Menurut Mu'ti, seharusnya pemerintah memahami kondisi psikologis pengunjuk rasa, kemudian menghentikan pendekatan kekuasaan dan kekerasan.
"Dengan banyaknya demo di beberapa daerah, sebaiknya pemerintah berdialog dengan perwakilan pengunjuk rasa," kata Mu'ti kepada Kompas.com, Kamis (8/10/2020) malam.
Mu'ti mengatakan, seharusnya aparat kepolisian juga berdialog dengan para koordinator peserta aksi unjuk rasa.
Ia juga merasa prihatin dengan banyaknya korban luka dari pengunjuk rasa dan aparat keamanan yang sedang bertugas.
"Masyarakat hendaknya dapat menahan diri dan arif dengan tidak menghasut atau mengikuti hasutan pihak-pihak yang tidak dapat dipertanggungjawabkan," ujarnya.

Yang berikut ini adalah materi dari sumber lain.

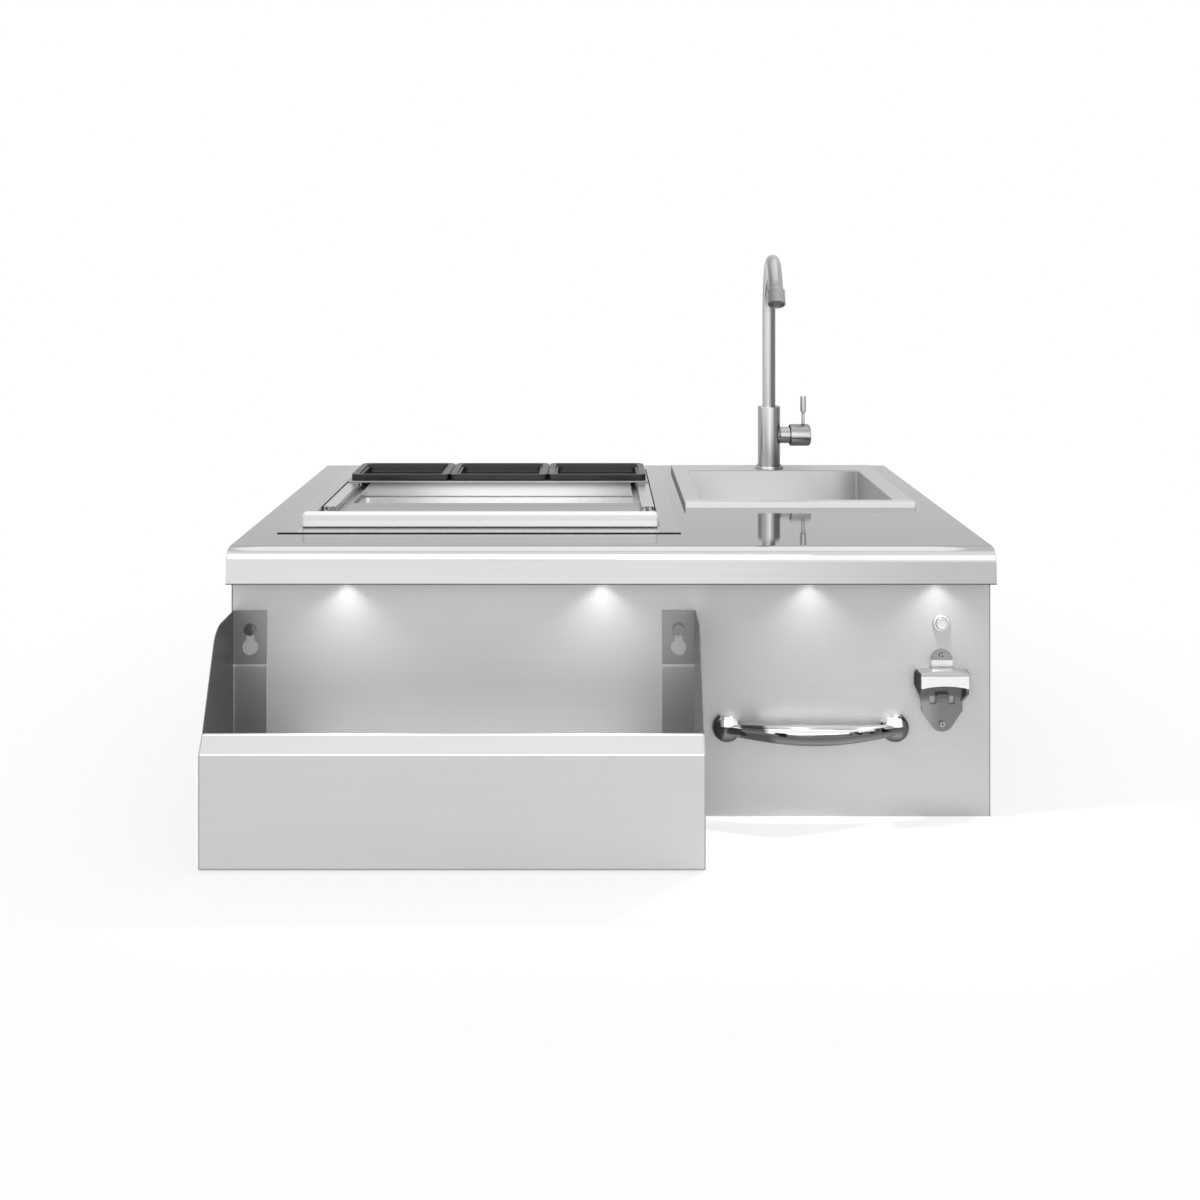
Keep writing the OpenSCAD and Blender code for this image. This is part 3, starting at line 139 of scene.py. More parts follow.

Pada dasarnya, Muhammadiyah menghormati aksi unjuk rasa yang dilakukan oleh masyarakat.
Namun, ia mengingatkan seharusnya aksi tersebut dilakukan dengan damai dan tetap mematuhi aturan yang berlaku.
"Bentuk-bentuk kekerasan dan vandalisme merupakan perbuatan melanggar hukum," ucap dia.
Adapun aliansi mahasiswa dan para buruh pada Kamis (8/10/2020) menggelar aksi unjuk rasa di beberapa daerah dan terpusat di Istana Negara.
Mahasiwa menuntut agar Presiden Joko Widodo mengeluarkan perppu atas UU Cipta Kerja. Aksi unjuk rasa tersebut diwarnai kericuhan dibeberapa tempat.
Diketahui, UU Cipta Kerja telah disahkan DPR dan pemerintah dalam rapat paripurna di Gedung DPR, Senayan, Jakarta, Senin (5/10/2020).